Ellie’s finger was still clinging to his thumb. She leaned heavy and inert against his shoulder. He tried to take in the enormous fact that he had found her. She had been hedged around with mystery and danger, and yet against all odds he had found her. There should be a feeling of triumph.

But there wasn’t. Ellie had always been to him something vivid, animated, more full of life than any other person he had ever known. This speechless, senseless body hunched against him was almost repulsive to him. It was some nightmare travesty of his wife created by George and Frankie.

He told himself that the dope would wear off soon. She would come out of this chrysalis of stupor. There would be no permanent damage. Then he would hear the whole story from Ellie’s own lips, and he would be able to settle his score with George and Frankie.

At some point the taxi turned off a residential street through high gates into elaborately landscaped grounds. The headlights spotted palm trees and bougainvillaea vines, cascading over white walls. They stopped in front of a portico. Mark gave the driver a bill from his wallet and lifted Ellie out of the car.

The driver laboriously counted crumpled bills and handed Mark change. He hadn’t expected it or wanted it, but the driver forced it on him.

‘Good hotel,’ he said, nodding emphatically. ‘Good hotel for the lady.’

Mark lifted Ellie out of the taxi. She moaned and started to squirm petulantly in his arms. He thought she wanted to be put down and he slid her feet to the ground. She stood for a moment with her hand on his arm to support her. Then she giggled. She took two or three swaying steps like a preposterously drunk person. Her knees buckled abruptly under her. He caught her before she fell and lifted her in his arms again.

He carried her into a lounge which looked like a stage set for a south of the border musical. It was deserted except for a bellhop and a clerk behind a desk embowered with poinsettias.

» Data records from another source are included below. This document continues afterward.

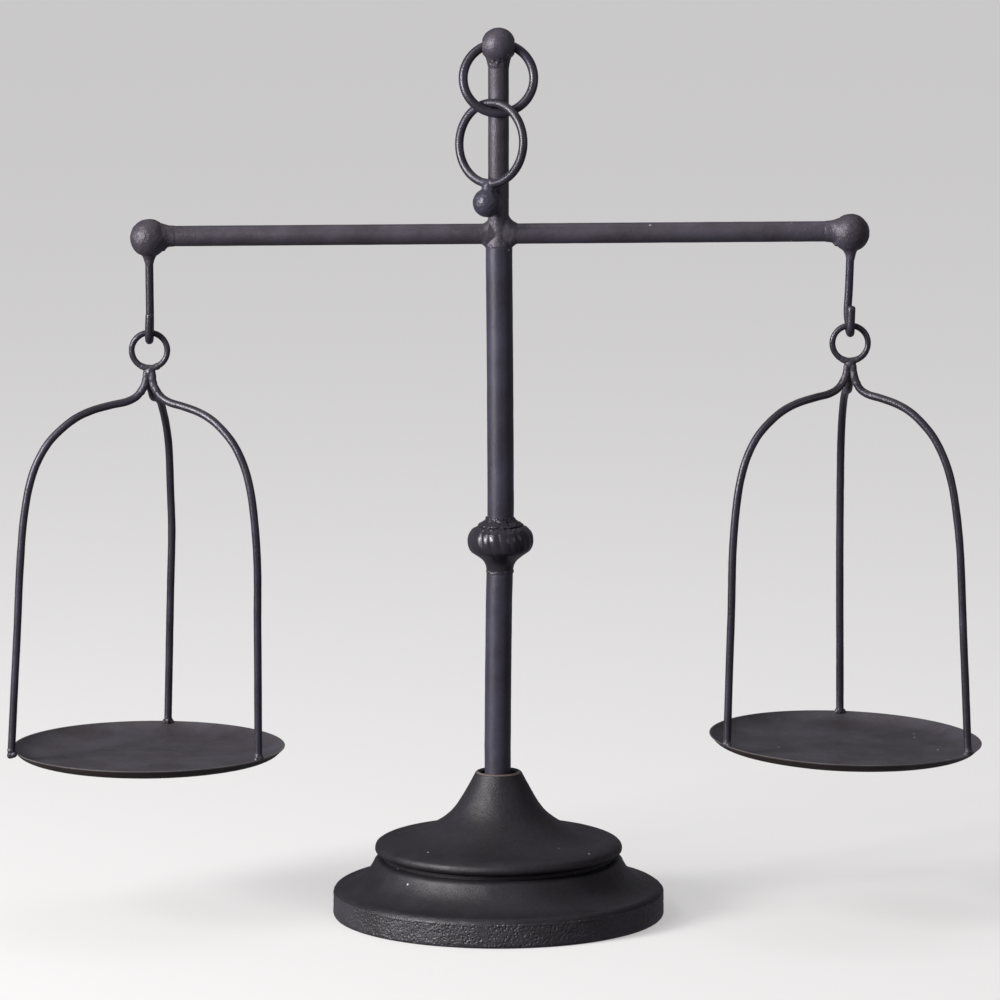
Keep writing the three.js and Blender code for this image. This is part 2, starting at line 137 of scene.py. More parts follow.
def smooth_line(points, steps=8):
    """A centripetal Catmull-Rom curve through the points."""
    p = [np.array(q, float) for q in points]
    p = [2 * p[0] - p[1]] + p + [2 * p[-1] - p[-2]]
    line = []
    for i in range(1, len(p) - 2):
        knots = [0.0]
        for a, b in zip(p[i - 1:i + 2], p[i:i + 3]):
            knots.append(knots[-1] + max(np.linalg.norm(b - a), 1e-9) ** 0.5)
        k0, k1, k2, k3 = knots
        for step in range(steps):
            t = k1 + (k2 - k1) * step / steps
            a1 = (k1 - t) / (k1 - k0) * p[i - 1] + (t - k0) / (k1 - k0) * p[i]
            a2 = (k2 - t) / (k2 - k1) * p[i] + (t - k1) / (k2 - k1) * p[i + 1]
            a3 = (k3 - t) / (k3 - k2) * p[i + 1] + (t - k2) / (k3 - k2) * p[i + 2]
            b1 = (k2 - t) / (k2 - k0) * a1 + (t - k0) / (k2 - k0) * a2
            b2 = (k3 - t) / (k3 - k1) * a2 + (t - k1) / (k3 - k1) * a3
            line.append((k2 - t) / (k2 - k1) * b1 + (t - k1) / (k2 - k1) * b2)
    line.append(p[-2])
    return np.array(line)


def straight(a, b, pitch):
    """Points on a straight line about pitch apart."""
    a, b = np.array(a, float), np.array(b, float)
    count = max(1, round(np.linalg.norm(b - a) / pitch))
    return np.array([a + (b - a) * i / count for i in range(count + 1)])


def chain(*spans):
    """Joins lines end to end and drops the doubled points."""
    points = [spans[0][0]]
    for span in spans:
        for q in span:
            if np.linalg.norm(np.array(q) - points[-1]) > 1e-6:
                points.append(np.array(q, float))
    return np.array(points)


# ---- meshes --------------------------------------------------------------------------------------

def skin(rings, looped, ends=None):
    """Faces between equal rings of points. ends are two points that close the first and last."""
    rows, sides = len(rings), len(rings[0])
    vertices = np.concatenate(rings)
    faces = []
    for i in range(rows if looped else rows - 1):
        j = (i + 1) % rows
        for k in range(sides):
            m = (k + 1) % sides
            faces.append((i * sides + k, i * sides + m, j * sides + m, j * sides + k))
    if ends is not None:
        first, last = len(vertices), len(vertices) + 1
        vertices = np.concatenate([vertices, ends])
        base = (rows - 1) * sides
        for k in range(sides):
            m = (k + 1) % sides
            faces.append((first, m, k))
            faces.append((last, base + k, base + m))
    return vertices, faces


def lathe(outline, sides):
    """Turns an outline of (radius, height) about Z. It is a loop, or runs from axis to axis."""
    outline = np.array(outline, float)
    poles = outline[0][0] < 1e-6
    if not poles and np.linalg.norm(outline[0] - outline[-1]) < 1e-6:
        outline = outline[:-1]
    body = outline[1:-1] if poles else outline
    turn = np.arange(sides) * 2 * math.pi / sides
    rings = [np.stack([r * np.cos(turn), r * np.sin(turn), np.full(sides, z)], 1)
             for r, z in body]
    ends = [[0, 0, outline[0][1]], [0, 0, outline[-1][1]]]
    return skin(rings, not poles, ends if poles else None)


def carried_normals(along):
    """One direction across the path at each point, carried along without twist."""
    across = np.cross(along[0], [0.31, 0.95, 0.07])
    across /= np.linalg.norm(across)
    normals = []
    for tangent in along:
        across = across - tangent * across.dot(tangent)
        across /= np.linalg.norm(across)
        normals.append(across.copy())
    return normals


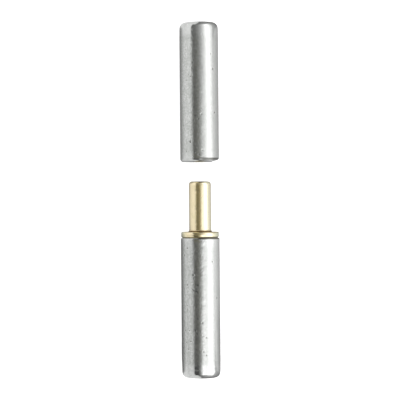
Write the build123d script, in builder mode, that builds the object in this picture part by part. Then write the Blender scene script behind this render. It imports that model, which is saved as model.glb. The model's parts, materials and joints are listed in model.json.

He went to the desk, prepared to be belligerent if they made difficulties. He said: ‘My wife’s been taken sick. We have no baggage. I’ll pay for the room in advance.’

His Americanness made them automatically respectable. He could tell that right away. The clerk twittered solicitously, ushered them himself into the elevator and took them up to a room where the beds were disguised as studio couches with chartreuse covers and the telephone was white. Mark laid Ellie down on one of the beds. The clerk hovered with discreet offers of service. Mark paid him the price of the room and he went away.

Mark dropped Ellie’s handbag on the floor and sat down on the bed, taking his wife’s hot, dry hands in his. Her wide-open eyes still gazed inwards at some dream, but it seemed to him that some of the idiot blankness was gone. The stereotyped prettiness of the room made him poignantly conscious of her crumpled black suit and disheveled hair. Ellie always made a point of being exquisitely groomed. He tried to smooth some of the creases out of her skirt. He reached down for the handbag, searched its chaotic contents and found a comb. He ran it clumsily through her hair in a barren attempt to impress some order on it. He thought suddenly of Frankie at the Hotel Reforma, wearing Ellie’s clothes, using her perfume.

He got up and started to pace about the room. He found a cigarette in his pocket and fumbled for a match. He had none. His glance fell on a painted Indian table. A book of matches lay in a charro-hat pottery ash-tray, a larger version of the one Oscar had given him. He picked the matches up. The book said: ‘Hotel Mirador, the friendly hostelry that brings you all the color of quaint Old Mexico.’ He lit the cigarette and put the book in his pocket.

It suddenly enraged him that Ellie should be lying there like a drunk picked up off the street. At least she should be put to bed. He crossed to the second bed and pulled down the coverlet, revealing light yellow sheets. One of the couch cushions was a pillow in disguise. He pulled it out from its chartreuse cover. He went back to Ellie. He took off her sandals. Gently he removed her stockings and, raising her unresisting torso, stripped off the suit jacket and blouse. He unzipped the skirt and drew it down from her thighs. She was wearing a white silk slip.